WHAT THE TASK REQUIRES: Return the whole listing exactly as it stands.

--- BEGIN INFORMATION PROVIDED ---

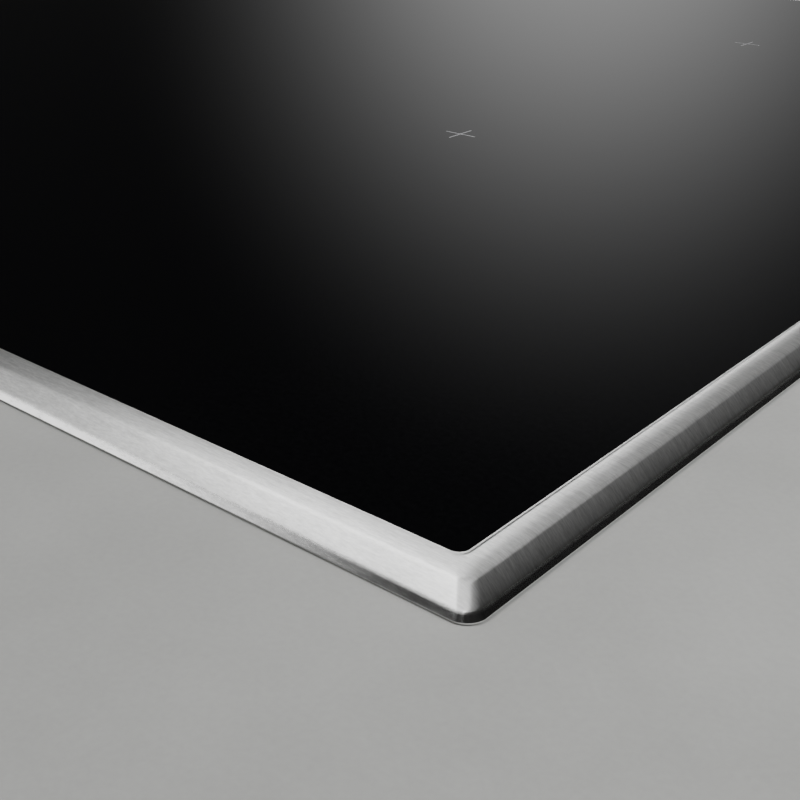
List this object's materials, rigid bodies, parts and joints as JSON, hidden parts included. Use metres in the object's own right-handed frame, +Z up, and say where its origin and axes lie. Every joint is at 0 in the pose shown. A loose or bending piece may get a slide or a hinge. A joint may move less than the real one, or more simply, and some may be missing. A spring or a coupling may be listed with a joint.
{
  "type": "induction cooktop",
  "caption": "Built-in induction hob: black glass-ceramic top in a slim brushed steel frame over a sheet-steel tray with sprung coils, cooling fans and power electronics.",
  "frame": {"origin": "centre of the hob in plan, on the worktop surface, which is the underside of the worktop seal", "axes": "+Z up out of the worktop, +X to the user's right, -Y towards the user"},
  "size_m": [0.576, 0.516, 0.049],
  "materials": {
    "black_glass": "polished black glass-ceramic, opaque",
    "brushed_trim": "brushed stainless steel, grain along X",
    "silicone_black": "cured silicone adhesive",
    "seal_foam": "closed-cell sealing tape",
    "zinc_sheet": "galvanised sheet steel",
    "zinc_fasteners": "zinc-plated steel",
    "aluminium_sheet": "mill finish",
    "circuit_board": "glass-epoxy board with solder mask",
    "black_plastic": "moulded, fine texture",
    "grey_plastic": "moulded, fine texture",
    "copper_wire": "enamelled copper litz",
    "ferrite": "sintered ferrite, matte",
    "mica": "pressed mica sheet",
    "inlet_rubber": "moulded rubber",
    "spring_steel": "spring steel"
  },
  "bodies": {
    "hob_body": {"glass_ceramic_top": "black_glass", "steel_trim_frame": "brushed_trim", "glass_adhesive": "silicone_black", "worktop_seal": "seal_foam", "glass_bracket_left": "zinc_sheet", "glass_bracket_right": "zinc_sheet", "bottom_tray": "zinc_sheet", "chassis_screws": "zinc_fasteners", "coil_bridge_left": "aluminium_sheet", "coil_bridge_right": "aluminium_sheet", "coil_guide_pins": "zinc_fasteners", "power_boards": "circuit_board", "heatsinks": "aluminium_sheet", "power_transistors": "black_plastic", "film_capacitors": "grey_plastic", "board_supports": "grey_plastic", "fan_housing_left": "black_plastic", "fan_housing_right": "black_plastic", "fan_motors": "zinc_fasteners", "filter_board": "circuit_board", "filter_choke": "copper_wire", "terminal_box": "grey_plastic", "terminal_block": "grey_plastic", "cable_grommet": "inlet_rubber", "control_carrier": "black_plastic", "control_board": "circuit_board", "touch_contact_springs": "spring_steel", "ribbon_cable": "grey_plastic", "clip_bases": "zinc_sheet", "coil_springs_front_left": "spring_steel", "coil_springs_back_left": "spring_steel", "coil_springs_front_right": "spring_steel", "coil_springs_back_right": "spring_steel"},
    "coil_unit_front_left": {"coil_carrier_front_left": "black_plastic", "coil_winding_front_left": "copper_wire", "ferrite_bars_front_left": "ferrite", "mica_sheet_front_left": "mica", "heat_sensor_front_left": "grey_plastic"},
    "coil_unit_back_left": {"coil_carrier_back_left": "black_plastic", "coil_winding_back_left": "copper_wire", "ferrite_bars_back_left": "ferrite", "mica_sheet_back_left": "mica", "heat_sensor_back_left": "grey_plastic"},
    "coil_unit_front_right": {"coil_carrier_front_right": "black_plastic", "coil_winding_front_right": "copper_wire", "ferrite_bars_front_right": "ferrite", "mica_sheet_front_right": "mica", "heat_sensor_front_right": "grey_plastic"},
    "coil_unit_back_right": {"coil_carrier_back_right": "black_plastic", "coil_winding_back_right": "copper_wire", "ferrite_bars_back_right": "ferrite", "mica_sheet_back_right": "mica", "heat_sensor_back_right": "grey_plastic"},
    "impeller_left": {"fan_impeller_left": "grey_plastic"},
    "impeller_right": {"fan_impeller_right": "grey_plastic"},
    "terminal_lid": {"terminal_cover": "black_plastic"},
    "leaf_front_left": {"clip_leaf_front_left": "spring_steel"},
    "leaf_front_right": {"clip_leaf_front_right": "spring_steel"},
    "leaf_back_left": {"clip_leaf_back_left": "spring_steel"},
    "leaf_back_right": {"clip_leaf_back_right": "spring_steel"}
  },
  "joints": [
    {"name": "coil_slide_front_left", "type": "slide", "parent": "hob_body", "child": "coil_unit_front_left", "axis": [0, 0, 1], "range_m": [-0.003, 0], "stiffness_N_per_m": 4000, "springref_m": 0.005, "deforming": ["coil_springs_front_left"]},
    {"name": "coil_slide_back_left", "type": "slide", "parent": "hob_body", "child": "coil_unit_back_left", "axis": [0, 0, 1], "range_m": [-0.003, 0], "stiffness_N_per_m": 4000, "springref_m": 0.005, "deforming": ["coil_springs_back_left"]},
    {"name": "coil_slide_front_right", "type": "slide", "parent": "hob_body", "child": "coil_unit_front_right", "axis": [0, 0, 1], "range_m": [-0.003, 0], "stiffness_N_per_m": 4000, "springref_m": 0.005, "deforming": ["coil_springs_front_right"]},
    {"name": "coil_slide_back_right", "type": "slide", "parent": "hob_body", "child": "coil_unit_back_right", "axis": [0, 0, 1], "range_m": [-0.003, 0], "stiffness_N_per_m": 4000, "springref_m": 0.005, "deforming": ["coil_springs_back_right"]},
    {"name": "fan_spin_left", "type": "hinge", "parent": "hob_body", "child": "impeller_left", "pos_m": [-0.14, 0.072, -0.03], "axis": [0, 0, 1], "continuous": true},
    {"name": "fan_spin_right", "type": "hinge", "parent": "hob_body", "child": "impeller_right", "pos_m": [0.12, 0.072, -0.03], "axis": [0, 0, 1], "continuous": true},
    {"name": "terminal_lid_swing", "type": "hinge", "parent": "hob_body", "child": "terminal_lid", "pos_m": [0.205, 0.2419, -0.0203], "axis": [1, 0, 0], "range_deg": [0, 90]},
    {"name": "leaf_flex_front_left", "type": "hinge", "parent": "hob_body", "child": "leaf_front_left", "pos_m": [-0.2758, -0.12, -0.035], "axis": [0, 1, 0], "range_deg": [0, 6], "stiffness_Nm_per_rad": 0.3, "springref_deg": -5.73},
    {"name": "leaf_flex_front_right", "type": "hinge", "parent": "hob_body", "child": "leaf_front_right", "pos_m": [0.2758, -0.12, -0.035], "axis": [0, -1, 0], "range_deg": [0, 6], "stiffness_Nm_per_rad": 0.3, "springref_deg": -5.73},
    {"name": "leaf_flex_back_left", "type": "hinge", "parent": "hob_body", "child": "leaf_back_left", "pos_m": [-0.2758, 0.12, -0.035], "axis": [0, 1, 0], "range_deg": [0, 6], "stiffness_Nm_per_rad": 0.3, "springref_deg": -5.73},
    {"name": "leaf_flex_back_right", "type": "hinge", "parent": "hob_body", "child": "leaf_back_right", "pos_m": [0.2758, 0.12, -0.035], "axis": [0, -1, 0], "range_deg": [0, 6], "stiffness_Nm_per_rad": 0.3, "springref_deg": -5.73}
  ]
}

--- END INFORMATION PROVIDED ---

RESULT OF THE EXERCISE:
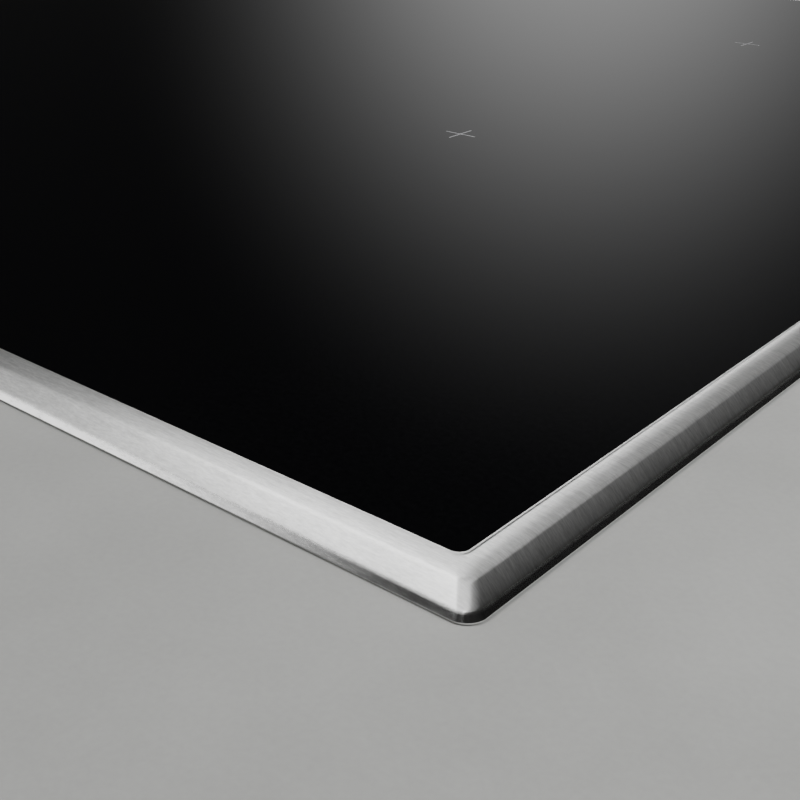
List this object's materials, rigid bodies, parts and joints as JSON, hidden parts included. Use metres in the object's own right-handed frame, +Z up, and say where its origin and axes lie. Every joint is at 0 in the pose shown. A loose or bending piece may get a slide or a hinge. A joint may move less than the real one, or more simply, and some may be missing. A spring or a coupling may be listed with a joint.
{
  "type": "induction cooktop",
  "caption": "Built-in induction hob: black glass-ceramic top in a slim brushed steel frame over a sheet-steel tray with sprung coils, cooling fans and power electronics.",
  "frame": {"origin": "centre of the hob in plan, on the worktop surface, which is the underside of the worktop seal", "axes": "+Z up out of the worktop, +X to the user's right, -Y towards the user"},
  "size_m": [0.576, 0.516, 0.049],
  "materials": {
    "black_glass": "polished black glass-ceramic, opaque",
    "brushed_trim": "brushed stainless steel, grain along X",
    "silicone_black": "cured silicone adhesive",
    "seal_foam": "closed-cell sealing tape",
    "zinc_sheet": "galvanised sheet steel",
    "zinc_fasteners": "zinc-plated steel",
    "aluminium_sheet": "mill finish",
    "circuit_board": "glass-epoxy board with solder mask",
    "black_plastic": "moulded, fine texture",
    "grey_plastic": "moulded, fine texture",
    "copper_wire": "enamelled copper litz",
    "ferrite": "sintered ferrite, matte",
    "mica": "pressed mica sheet",
    "inlet_rubber": "moulded rubber",
    "spring_steel": "spring steel"
  },
  "bodies": {
    "hob_body": {"glass_ceramic_top": "black_glass", "steel_trim_frame": "brushed_trim", "glass_adhesive": "silicone_black", "worktop_seal": "seal_foam", "glass_bracket_left": "zinc_sheet", "glass_bracket_right": "zinc_sheet", "bottom_tray": "zinc_sheet", "chassis_screws": "zinc_fasteners", "coil_bridge_left": "aluminium_sheet", "coil_bridge_right": "aluminium_sheet", "coil_guide_pins": "zinc_fasteners", "power_boards": "circuit_board", "heatsinks": "aluminium_sheet", "power_transistors": "black_plastic", "film_capacitors": "grey_plastic", "board_supports": "grey_plastic", "fan_housing_left": "black_plastic", "fan_housing_right": "black_plastic", "fan_motors": "zinc_fasteners", "filter_board": "circuit_board", "filter_choke": "copper_wire", "terminal_box": "grey_plastic", "terminal_block": "grey_plastic", "cable_grommet": "inlet_rubber", "control_carrier": "black_plastic", "control_board": "circuit_board", "touch_contact_springs": "spring_steel", "ribbon_cable": "grey_plastic", "clip_bases": "zinc_sheet", "coil_springs_front_left": "spring_steel", "coil_springs_back_left": "spring_steel", "coil_springs_front_right": "spring_steel", "coil_springs_back_right": "spring_steel"},
    "coil_unit_front_left": {"coil_carrier_front_left": "black_plastic", "coil_winding_front_left": "copper_wire", "ferrite_bars_front_left": "ferrite", "mica_sheet_front_left": "mica", "heat_sensor_front_left": "grey_plastic"},
    "coil_unit_back_left": {"coil_carrier_back_left": "black_plastic", "coil_winding_back_left": "copper_wire", "ferrite_bars_back_left": "ferrite", "mica_sheet_back_left": "mica", "heat_sensor_back_left": "grey_plastic"},
    "coil_unit_front_right": {"coil_carrier_front_right": "black_plastic", "coil_winding_front_right": "copper_wire", "ferrite_bars_front_right": "ferrite", "mica_sheet_front_right": "mica", "heat_sensor_front_right": "grey_plastic"},
    "coil_unit_back_right": {"coil_carrier_back_right": "black_plastic", "coil_winding_back_right": "copper_wire", "ferrite_bars_back_right": "ferrite", "mica_sheet_back_right": "mica", "heat_sensor_back_right": "grey_plastic"},
    "impeller_left": {"fan_impeller_left": "grey_plastic"},
    "impeller_right": {"fan_impeller_right": "grey_plastic"},
    "terminal_lid": {"terminal_cover": "black_plastic"},
    "leaf_front_left": {"clip_leaf_front_left": "spring_steel"},
    "leaf_front_right": {"clip_leaf_front_right": "spring_steel"},
    "leaf_back_left": {"clip_leaf_back_left": "spring_steel"},
    "leaf_back_right": {"clip_leaf_back_right": "spring_steel"}
  },
  "joints": [
    {"name": "coil_slide_front_left", "type": "slide", "parent": "hob_body", "child": "coil_unit_front_left", "axis": [0, 0, 1], "range_m": [-0.003, 0], "stiffness_N_per_m": 4000, "springref_m": 0.005, "deforming": ["coil_springs_front_left"]},
    {"name": "coil_slide_back_left", "type": "slide", "parent": "hob_body", "child": "coil_unit_back_left", "axis": [0, 0, 1], "range_m": [-0.003, 0], "stiffness_N_per_m": 4000, "springref_m": 0.005, "deforming": ["coil_springs_back_left"]},
    {"name": "coil_slide_front_right", "type": "slide", "parent": "hob_body", "child": "coil_unit_front_right", "axis": [0, 0, 1], "range_m": [-0.003, 0], "stiffness_N_per_m": 4000, "springref_m": 0.005, "deforming": ["coil_springs_front_right"]},
    {"name": "coil_slide_back_right", "type": "slide", "parent": "hob_body", "child": "coil_unit_back_right", "axis": [0, 0, 1], "range_m": [-0.003, 0], "stiffness_N_per_m": 4000, "springref_m": 0.005, "deforming": ["coil_springs_back_right"]},
    {"name": "fan_spin_left", "type": "hinge", "parent": "hob_body", "child": "impeller_left", "pos_m": [-0.14, 0.072, -0.03], "axis": [0, 0, 1], "continuous": true},
    {"name": "fan_spin_right", "type": "hinge", "parent": "hob_body", "child": "impeller_right", "pos_m": [0.12, 0.072, -0.03], "axis": [0, 0, 1], "continuous": true},
    {"name": "terminal_lid_swing", "type": "hinge", "parent": "hob_body", "child": "terminal_lid", "pos_m": [0.205, 0.2419, -0.0203], "axis": [1, 0, 0], "range_deg": [0, 90]},
    {"name": "leaf_flex_front_left", "type": "hinge", "parent": "hob_body", "child": "leaf_front_left", "pos_m": [-0.2758, -0.12, -0.035], "axis": [0, 1, 0], "range_deg": [0, 6], "stiffness_Nm_per_rad": 0.3, "springref_deg": -5.73},
    {"name": "leaf_flex_front_right", "type": "hinge", "parent": "hob_body", "child": "leaf_front_right", "pos_m": [0.2758, -0.12, -0.035], "axis": [0, -1, 0], "range_deg": [0, 6], "stiffness_Nm_per_rad": 0.3, "springref_deg": -5.73},
    {"name": "leaf_flex_back_left", "type": "hinge", "parent": "hob_body", "child": "leaf_back_left", "pos_m": [-0.2758, 0.12, -0.035], "axis": [0, 1, 0], "range_deg": [0, 6], "stiffness_Nm_per_rad": 0.3, "springref_deg": -5.73},
    {"name": "leaf_flex_back_right", "type": "hinge", "parent": "hob_body", "child": "leaf_back_right", "pos_m": [0.2758, 0.12, -0.035], "axis": [0, -1, 0], "range_deg": [0, 6], "stiffness_Nm_per_rad": 0.3, "springref_deg": -5.73}
  ]
}